在米勒看来:“的确,社交平台开发者可以通过底层的算法设计和人工智能技术,去推送用户感兴趣的内容,同时更加精准地投放定向广告(targeted advertising),预测用户下一步行为。”
“不过,我想强调的是,用户在使用智能手机的过程中,可以自主地进行不同的设置,添加不同的应用,创造不同的内容。目前,这样的高度自主权依旧掌握在用户手中。”
米勒强调,是用户创造了内容,创造了社交平台,而不是平台开发者。以Facebook为例,马克扎克伯格并没有“主导”Facebook的发展,反而是广大的使用者,创造性地把Facebook变成了它现在的样子。

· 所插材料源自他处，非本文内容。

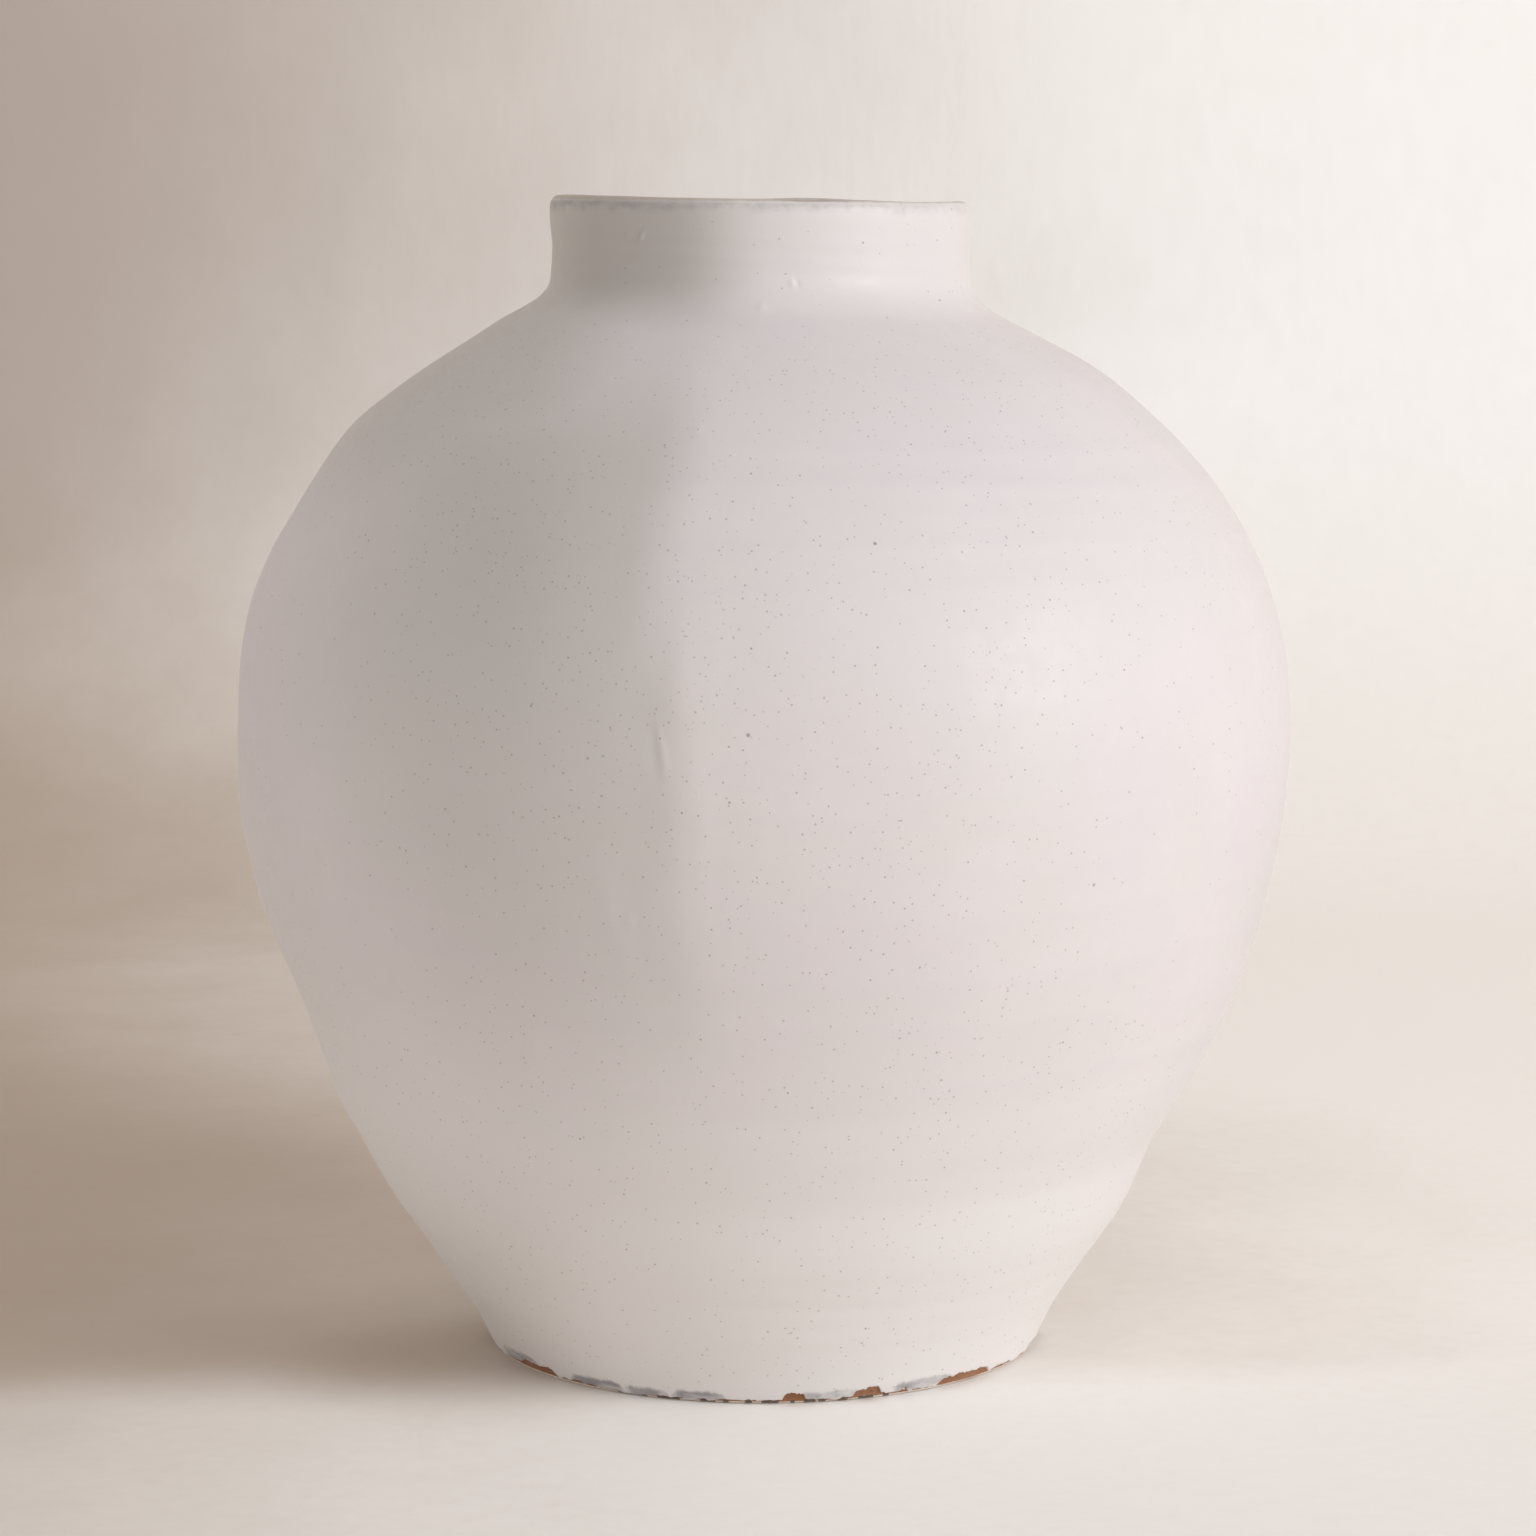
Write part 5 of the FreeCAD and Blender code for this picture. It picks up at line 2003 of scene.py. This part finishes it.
        out = next(node for node in board.tree.nodes if node.type == "OUTPUT_MATERIAL")
        board.link(mixed.outputs[0], out, "Surface")
        return material

    def _world(self) -> None:
        """Sets the sky's plain warm light."""
        world = bpy.data.worlds.new("soft sky")
        world.use_nodes = True
        node = world.node_tree.nodes["Background"]
        node.inputs["Color"].default_value = self.sky
        node.inputs["Strength"].default_value = self.sky_strength
        bpy.context.scene.world = world

    def _key(self) -> None:
        """Hangs the broad key light at the right, a little in front of the jar."""
        data = bpy.data.lights.new("key", "AREA")
        data.shape = "DISK"
        data.size = self.key_size
        data.energy = self.key_power
        data.color = self.key_colour
        lamp = bpy.data.objects.new("key", data)
        azimuth, elevation = math.radians(self.key_azimuth), math.radians(self.key_elevation)
        away = np.array([math.sin(azimuth) * math.cos(elevation), -math.cos(azimuth) * math.cos(elevation),
                         math.sin(elevation)])
        lamp.location = (away * self.key_distance + np.array(self.aim)).tolist()
        lamp.rotation_euler = (math.pi / 2 - elevation, 0.0, azimuth)
        bpy.context.scene.collection.objects.link(lamp)

    def _camera(self) -> None:
        """Sets the camera that the jar was seen with: long lens, a little above the lip."""
        data = bpy.data.cameras.new("view")
        data.sensor_width = self.sensor
        data.lens = self.lens
        camera = bpy.data.objects.new("view", data)
        camera.location = self.eye
        camera.rotation_euler = (math.radians(90.0 - self.look_down), 0.0, 0.0)
        bpy.context.scene.collection.objects.link(camera)
        bpy.context.scene.camera = camera


def main() -> None:
    """Builds the jar's pieces in order and sets the stage."""
    logging.basicConfig(level=logging.INFO, format="%(name)s %(message)s")
    scene = bpy.context.scene
    scene.view_settings.view_transform = "Standard"
    effects = Effects()
    wall = ThrownWall(JarSizes())
    glaze = WhiteGlaze().build(effects)
    inside = InnerGlaze("thin glaze inside", (0.80, 0.765, 0.735, 1.0), (0.69, 0.655, 0.63, 1.0))
    below = InnerGlaze("thin glaze below", (0.79, 0.755, 0.72, 1.0), (0.66, 0.615, 0.57, 1.0), 60.0)
    inside_finish, below_finish = inside.build(effects), below.build(effects)
    OutsideGlaze(wall).build(glaze)
    InsideGlaze(wall).build(inside_finish)
    UnderFloorGlaze(wall).build(below_finish)
    FootRing(wall).build(FootClay().build(effects))
    Undercoat().dress(effects)
    Studio().build()


if __name__ == "__main__":
    main()
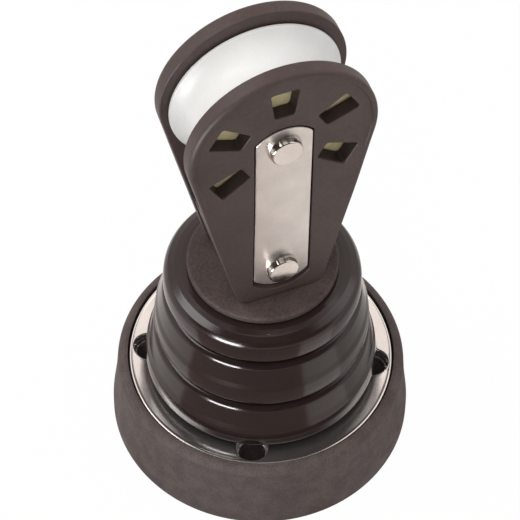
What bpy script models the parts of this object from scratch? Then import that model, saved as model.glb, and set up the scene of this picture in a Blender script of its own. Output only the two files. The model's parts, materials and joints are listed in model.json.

“我们在大量研究后,逐渐发现社交平台的使用者在不停地转换社交平台,他们倾向于忽略各个平台的属性,而在不同平台之间转换自如。因此证据显示平台并没有决定内容。”
对于数字技术与社交平台的发展,米勒整体持有比较积极的态度,他反对每当有新的技术出现,人们就开始沉浸在一种“怀旧式的伤感”中。
在米勒看来,“事实上,人类一直在利用技术,并被技术发展裹挟前行。无论是直播平台的崛起,还是AI在社交平台的广泛应用,每一次技术革新都会同时带来积极与消极影响,但重点是,我们如何使用它们。”
不过,米勒也清晰地认识到,社交平台飞速发展所带来的隐忧——垄断、对个人隐私的侵入和滥用、网络诈骗等等。无疑,这是我们未来需要时刻保持警惕、努力解决的问题。